To expand on that explanation, the old wineskins represent the Old Testament, while the old wine symbolizes the teachings of the Old Testament. An example centered on the commandment to love will illustrate this reality. In the Old Testament, every Jew knew the Great Schema by heart – to “love God with all your heart, soul and might” (Dt 6:4-9). They were to recite those words to their children, talk about them everywhere they went and at all times, bind them as a sign on their hand, fix them as an emblem on their forehead, and place them on their doorposts and gates.

The Orthodox Jews take this teaching very literally. At the airport on our recent pilgrimage to the Holy Land, a Jewish man stood in a corner, rolled up his shirtsleeve, wrapped a leather strap around his arm and proceeded to pray out loud to YHWH. At the Western Wailing Wall in Jerusalem, we saw an Orthodox Jew wrap a leather strap around the arm of a tourist and lift up his baseball cap to place a square amulet on his forehead. Our Reformed Jewish guide even joked that they would get better reception that way!

That Great Schema is also part of the new wine of Jesus, but with a difference. In another part of the Old Testament (Lev 19:18) is buried another commandment, to “love our neighbour as we love ourselves.” That too is part of the new wine of Jesus.
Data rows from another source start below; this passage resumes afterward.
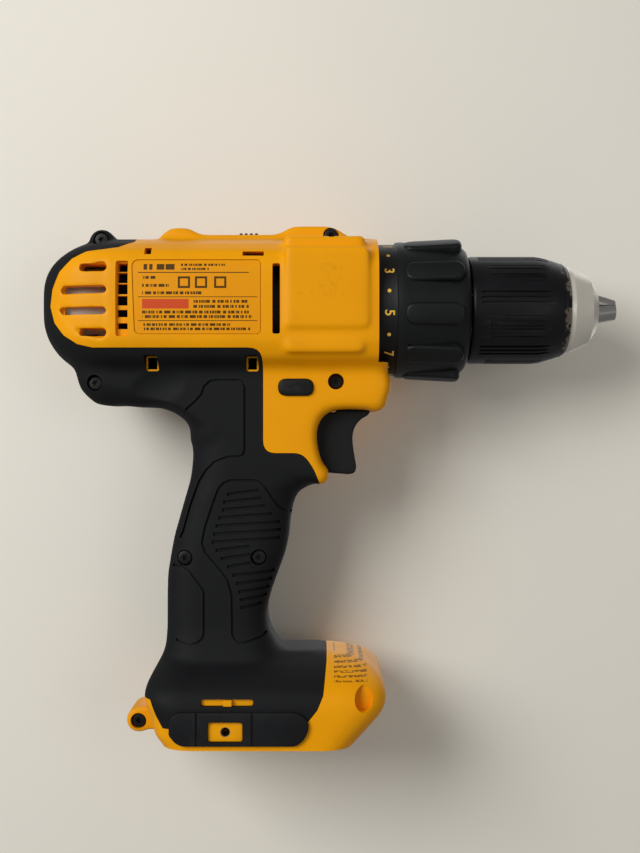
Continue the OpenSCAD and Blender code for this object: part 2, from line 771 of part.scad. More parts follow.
module led_lens()
    color("white") translate([12, 0, lamp_z]) rotate([0, 90, 0]) {
        cylinder(h = 8.5, r = 2.6);
        translate([0, 0, 8.5]) cylinder(h = 2, r1 = 2.6, r2 = 1.4);
    }

module lead_wires()
    color("firebrick") for (s = [-1, 1]) {
        sweep([[-30, 5 * s, switch_lo[2]], [-30, 5 * s, switch_lo[2] - 3],
            [-31, 5 * s, switch_lo[2] - 10], [-36, 5 * s, 72], [-42, 5 * s, 45],
            [-45, 5 * s, 28], [-46, 5 * s, channel_h + wall + 3],
            [-46, 5 * s, channel_h + wall]], 1.2, 8);
        sweep([[-38, 6 * s, switch_hi[2]], [-38, 6 * s, switch_hi[2] + 3],
            [-48, 6 * s, under_z - 4], [-72, 6 * s, axis_z - motor_r - 7.5],
            [-86, 6 * s, axis_z - motor_r - 5], [-89, 6 * s, axis_z - motor_r - 2],
            [-89, 6 * s, axis_z - motor_r + 0.62]], 1.2, 8);
    }

// ---- controls ----

module trigger()
    color("#1f2123") {
        outline = [for (p = [[-1.5, -37.6], [9, -37.3], [10.3, -34], [9.6, -29], [9, -24], [9.5, -20],
            [11, -17], [15, -14], [15.6, -12.4], [trigger_back, -12.4], [trigger_back, -37.6]])
            [p[0], under_z + p[1]]];
        side_slab(outline, trigger_half);
        translate([switch_x1 - 8, 0, stem_z]) rotate([0, 90, 0])
            cylinder(h = trigger_back - switch_x1 + 9, r = 1.9);
    }

module trigger_spring()
    color("silver") coil(switch_x1, trigger_back, stem_z, 3.4, 0.35, 4);

module direction_button()
    color("#1f2123") difference() {
        button_bar(0, belly_half + button_travel - 0.7);
        box([finger_x - finger_r - 0.5, -finger_r - 0.3, button_z - 5],
            [finger_x + finger_r + 0.5, finger_r + 0.3, button_z + 1.2]);
    }

module direction_lever()
    color("ivory") {
        translate([pivot_x, 0, switch_hi[2] + 0.3]) cylinder(h = 2.2, r = 3.5);
        box([pivot_x, -1.5, switch_hi[2] + 0.3], [finger_x, 1.5, switch_hi[2] + 2.5]);
        translate([finger_x, 0, switch_hi[2] + 0.3])
            cylinder(h = button_z - switch_hi[2] + 0.3, r = finger_r);
    }

// ---- clutch ----

module clutch_pins()
    color("silver") {
        push_pins(p3_x1 + 0.7, collar_x0 - 0.1);
        ring_x(collar_x0, spring_x0, collar_in - 0.2, tube_r + 0.1);
    }

module clutch_spring()
    color("silver") coil(spring_x0, nut_x0, axis_z, (tube_r + collar_in) / 2 - 0.1, 1.1, 5);

module clutch_nut()
    color("dimgray") difference() {
        union() {
            ring_x(nut_x0, nut_x0 + nut_t, collar_in - 0.4);
            for (a = planet_at) along_x(nut_x0) rotate([0, 0, a])
                translate([tube_r + 1, -2, 0]) cube([collar_in - tube_r + 0.2, 4, nut_t]);
        }
        ring_x(nut_x0 - 1, nut_x0 + nut_t + 1, tube_r + 2 * run);
    }

module clutch_collar()
    color("#222427") difference() {
        union() {
            spin_x([[collar_x0, collar_in], [collar_x0, barrel_r - 2], [collar_x0 + 6.5, barrel_r - 2],
                [collar_x0 + 7, barrel_r - 1.3], [collar_x0 + 11, barrel_r - 0.8],
                [collar_x1 - 5, barrel_r - 2.4], [collar_x1, barrel_r - 6], [collar_x1, tube_r + 1],
                [collar_x1 - 4, tube_r + 1], [collar_x1 - 4, collar_in]]);
            intersection() {
                spin_x([[collar_x0 + 9, ridge_in], [collar_x0 + 9, barrel_r - 0.8],
                    [collar_x0 + 11, barrel_r],
                        [collar_x1 - 4.5, barrel_r - 1.5], [collar_x1 - 2.5, barrel_r - 4],
                    [collar_x1 - 2.5, ridge_in]]);
                for (i = [0 : ridge_n - 1]) along_x(collar_x0) rotate([0, 0, i * 360 / ridge_n])
                    translate([ridge_in, -4, 0]) cube([12, 8, collar_l]);
            }
        }
        for (a = planet_at) along_x(collar_x0 + 10) rotate([0, 0, a])
            translate([collar_in - 3, -2.2, 0]) cube([4.6, 4.4, 18]);
    }

// ---- chuck ----

// Distance of a jaw's centre line from the chuck's axis at station x
function jaw_at(x) = tip_off + (tip_x - x) * tan(jaw_slope);
function jaw_edge(x) = jaw_at(x) + jaw_r / cos(jaw_slope);

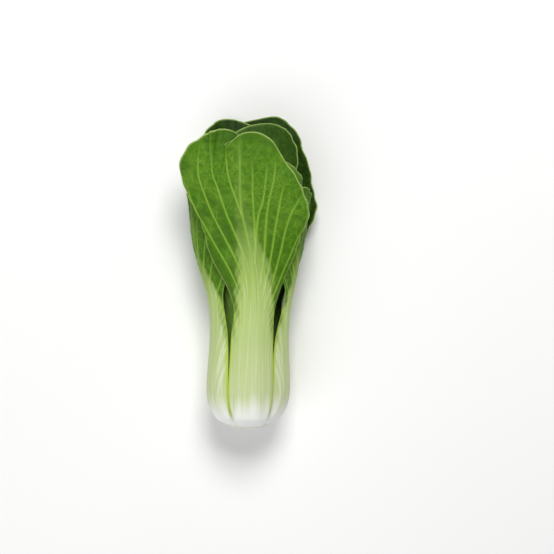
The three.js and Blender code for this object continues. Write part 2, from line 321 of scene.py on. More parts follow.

The problem with this Old Testament wine is that this commandment is lost among hundreds of others, and was largely ignored by especially the Jewish religious leaders like the Pharisees who kept putting the keeping of rules and regulations over this law to love others.

What is new about Jesus’ teaching is that he lifted this obscure commandment from Leviticus and placed it on an equal par with the Great Schema, to teach us that from now on, it is just as important to love our neighbour as it is to love God. In fact, perhaps the best way to love God is precisely to love our neighbour. If we can’t see the face of Christ in the person we meet on our way to Church, we may not really be meeting him in our prayer before the Blessed Sacrament either. This is truly the new wine of Jesus Christ.

This reality plays itself out in balancing devotion with fellowship. The two lungs of the church are private devotional prayer, and the public priestly prayer of Christ, the Eucharist. It is very tempting to turn the Eucharist into private devotional prayer, exemplified by those who think no talking should be allowed in church. The more biblical understanding is that fellowship is part of the Eucharist and that the Eucharist has already begun as the faithful are entering the church and greeting one another. That is because the first, primary and most important presence of Christ at the Eucharist is in the faithful who are there. It is always easier to relate to a quiet Jesus in the tabernacle than it is to relate to a difficult neighbour, but the task of genuine worship starts with the latter.

In short, it is not those greeting one another at the entrance of the Church who are disturbing those reciting the rosary (private devotional prayer) just before the mass (the public priestly prayer of Jesus Christ); rather, those who are reciting the rosary just before mass are actually disturbing those coming in by preventing fellowship from happening! We have put the cart before the horse. The solution, where some folks insist on praying the rosary before mass, would be to start early enough to allow at least ten minutes of fellowship before the processional hymn.

This gospel passage strikes right at the core of the “New Way” Jesus came to bring about. The teaching that to love one another as we love ourselves is as important as loving God with our whole being, is new; to love others as Jesus loved us, is especially new; to love our enemies by forgiving them over and over is new, and far transcends the Old Testament “eye for eye and tooth for tooth.” Would that we could catch the spirit and essence of Jesus’ teaching, this new wine that Jesus is offering us, in which all is made new.

Anyone who can truly accept others as they are without judging them; who can bless and affirm others to bring out the best in them; who can forgive others seventy times by expressing their feelings to them with love without any thought of revenge or punishment, and who can accept some inconvenience and suffering in their lives without resentment or bitterness – these persons are truly fresh wineskins capable of bearing the new wine that Jesus offers us.

The Eucharist is an experience of that new wine of Jesus of forgiveness and healing, brought about by the power of the Spirit that raised Jesus from the dead that now transforms humble gifts of bread and wine into the Body and Blood of Jesus.

May our celebration today transform us into fresh wineskins called to both contain that new wine and pour it out on a world so desperately in need of it.